At the start of a game, the lower bowl can feel like a non-mandatory school assembly. This reality spurred the Rockets to offer $1 beers for two playoff games last year, including a contest that started at 8:10 p.m. local time, a late start which should accommodate travel from any part of the city.

The Rockets franchise is right to try and entice fans to arrive earlier as the team is the likely source of the problem. Conversations I’ve had for years all point to season tickets and corporate packages as the source.

Houston is a town with lots of money, and the Rockets have perennially been a team who turned a profit. The seats in the lower bowl come at a premium and many are in the hands of season ticket holders or corporations who find it easier to arrive midway through the first quarter than be present at the opening tip.

For years, the Rockets fanbase has gotten raked on Twitter, podcasts, and NBA circles for having most of the requisite tools of an NBA powerhouse, but an underwhelming home court atmosphere. In last year’s playoffs, it showed mightily.

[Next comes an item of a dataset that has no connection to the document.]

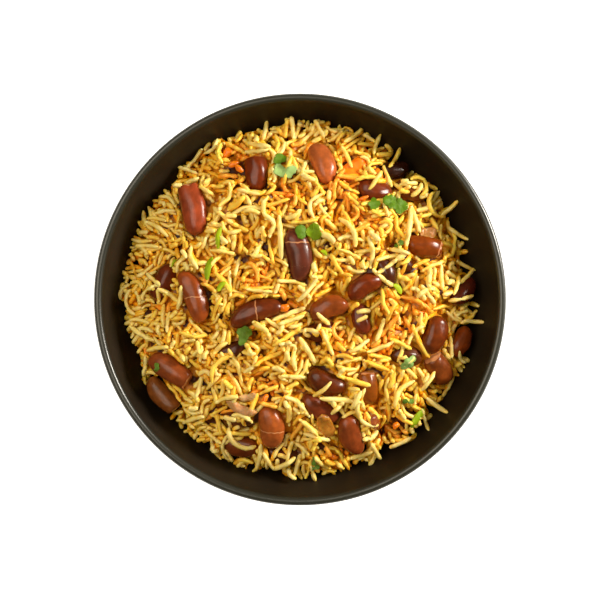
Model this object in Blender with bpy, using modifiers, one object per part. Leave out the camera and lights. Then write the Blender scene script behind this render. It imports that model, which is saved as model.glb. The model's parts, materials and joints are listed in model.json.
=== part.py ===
"""Rice with kidney beans in a black stoneware bowl.

The bowl is one turned solid. The rice is one heap that fills it to an uneven dome, with a pocket for each
bean and for the piece of tomato, which are solids of their own. Metres, +Z up, origin at the middle of the
foot that the bowl stands on.
"""

import math

import bmesh
import bpy
from mathutils import Euler, Matrix, Vector, noise

MM = 0.001

# Bowl
RIM_RADIUS = 77.5 * MM
BOWL_HEIGHT = 60.0 * MM
LIP_RADIUS = 1.5 * MM
INNER_BOTTOM = 8.0 * MM
OUTER_BOTTOM = 4.0 * MM
FOOT_RADIUS = 31.0 * MM
FOOT_WIDTH = 4.0 * MM
FOOT_ROUND = 0.8 * MM
WALL_ACROSS = 3.2  # exponents of the wall's curve: a flat floor, then a wall that flares almost straight
WALL_DOWN = 1.25
AROUND = 42  # flat sides in one turn of the bowl and of the heap
WALL_STEPS = 8  # straight steps down each side of the wall

# Rice
HEAP_EDGE = 44.5 * MM  # height where the rice meets the wall
HEAP_TOP = 62.5 * MM
HEAP_CROWN = 4.0  # exponent of the dome: a broad crown and a steep shoulder
DOME_RINGS = 9
ROUGHNESS_HEIGHT = 2.4 * MM
ROUGHNESS_SPACING = 15.0 * MM
GAP = 0.3 * MM  # kept between solids that touch

# Beans, in millimetres and degrees: where the middle lies, which way the long axis points, length, width,
# how far the top stands above the rice, how far the tip dips, and how far the ends curve to its left.
BEANS = [
    (-40.4, 33.8, -76, 19.6, 9.6, 4.0, 4, -1.3),
    (-16.7, 49.0, -85, 16.5, 8.8, 3.0, 6, -0.6),
    (8.5, 51.4, -71, 16.6, 9.0, 4.0, 0, -1.2),
    (42.8, 41.8, -8, 13.8, 8.0, 2.4, -4, 0.8),
    (36.2, 49.6, 12, 12.4, 7.2, 1.2, 0, 0.6),
    (28.4, 41.4, -13, 13.0, 7.6, 1.6, 5, 0.7),
    (46.6, 20.1, -8, 14.2, 8.2, 2.6, 0, 0.5),
    (37.8, 15.6, -55, 12.5, 7.2, 0.4, 0, 0.7),
    (31.6, 10.9, -60, 12.8, 6.8, 1.8, 0, -0.8),
    (24.0, 4.8, 32, 14.0, 7.8, 3.2, 0, -0.9),
    (23.0, -7.4, -82, 11.6, 6.8, 0.8, -4, 0.6),
    (10.8, -3.2, 17, 15.0, 8.4, 3.2, 0, -0.9),
    (7.6, -12.0, 14, 12.5, 7.0, 0.2, 0, 0.8),
    (-16.5, -4.9, 19, 20.6, 8.6, 3.4, -3, -1.5),
    (-0.7, 16.5, -80, 20.2, 9.7, 3.6, 3, -1.4),
    (-39.9, 1.1, -68, 20.4, 8.6, 3.2, 0, -1.2),
    (-51.8, 6.6, 60, 14.6, 8.2, 1.8, 0, 0.8),
    (-49.4, -26.6, -31, 18.4, 9.2, 4.2, 0, -1.0),
    (-52.6, -36.6, -47, 16.2, 8.0, 4.0, 0, 1.2),
    (-11.0, -47.9, -83, 17.0, 9.4, 3.6, 0, -0.8),
    (9.6, -31.0, -25, 15.0, 9.0, 2.4, 0, 0.9),
    (25.6, -33.0, -85, 13.2, 7.8, 2.0, 0, 0.5),
    (7.6, -41.0, -33, 15.6, 7.8, 1.8, 0, 1.0),
    (19.4, -51.2, -73, 16.6, 8.8, 3.6, 0, 0.9),
    (50.8, -13.5, 70, 15.0, 9.2, 3.2, 0, 0.8),
    (53.0, -26.4, -55, 13.6, 9.4, 2.8, 0, 0.5),
    (62.4, 3.0, 44, 13.2, 7.6, 2.4, 0, 0.8),
    (61.8, -16.2, 62, 12.6, 7.4, 2.4, 0, 0.6),
    (-22.6, -56.0, -8, 14.0, 8.4, 1.2, 0, 0.9),
    (40.2, -21.2, -10, 12.0, 7.4, 0.6, 0, -0.8),
    (-25.6, -19.5, 25, 12.4, 7.0, 0.6, 0, 0.7),
    (41.2, -46.0, -20, 12.0, 7.2, 0.6, 0, 0.7),
    (-23.4, -44.6, 4, 12.8, 7.4, 0.4, 0, 0.8),
    (-6.6, -59.4, -12, 12.6, 7.2, 0.4, 0, 0.8),
]
LEAN = 0.7  # how much of the dome's slope a thing lying on it takes up
BEAN_FLATNESS = 0.86  # thickness over width
BEAN_BLUNTNESS = 0.84  # under 1 the ends are blunter than an ellipsoid's
BEAN_SIDES = 8
BEAN_RINGS = 6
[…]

The first and second round of the playoffs are a real test of if the Rockets franchise has taken steps to address this systemic issue. Since clinching the No. 1 seed home crowds have appeared flush and vociferous. But during big stretches of the regular season the lower bowl of the Toyota Center has been startlingly bare.

A repeat of the Toyota Center from 2017 would be disastrous for a team with title aspirations.

Houston doesn’t have to be Oracle Arena or TD Garden ... it has to be Houston. Full, loud, and itching to remind anyone who will listen the city and franchise are wrongly overlooked and disrespected. Every person matters and this is the chance for Houston to prove the time is now.